In a few sentences, he told me everything his friend, ‘Mr de Jong’, had learned about my father’s plane. He told me more than I could have possibly imagined. He told me the aircraft was a Mark III Lancaster from 625 Squadron, that it was the ND641 and that it had been intercepted by a German night-fighter. He told me the name of its pilot and gave me its call sign. He told me where the squadron had been based and the name of the German pilot who had downed the plane. He told me that only one crew member had survived.
I was astonished. I had never expected to learn so much. I took a deep breath and picked up the phone. “I have something to tell you,” I told my mother.

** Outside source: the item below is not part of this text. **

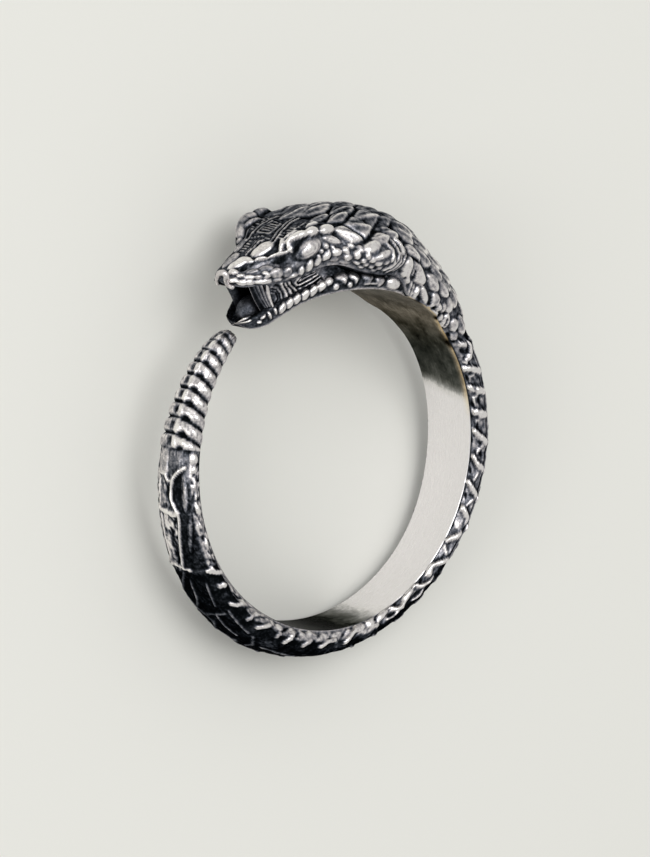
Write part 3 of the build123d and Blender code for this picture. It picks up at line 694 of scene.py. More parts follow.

I was never able to learn who sent the flowers I found on my father’s grave. There wasn’t even a florist’s name. Nor do I have any idea who contacted the lady at Tubbergen’s town hall. At first, I assumed it must have been my mother, but she told me she had nothing to do with it. I thought it might have been my Dutch colleagues but when I asked, they knew nothing about it. In the absence of anyone else, I thanked them anyway.
Perhaps it wasn’t them. Perhaps it wasn’t anyone I ever knew. I automatically assumed the flowers were from my “Dutch friends” and that the card was written for me. Maybe I’ve had it wrong all along. It’s entirely possible that the card was really addressed to my father… by his “Dutch friends”, the same anonymous souls who so lovingly tend the graves at Tubbergen and solemnly remember the sacrifices made by the young men who lie there.
I will never be able to repay their kindness.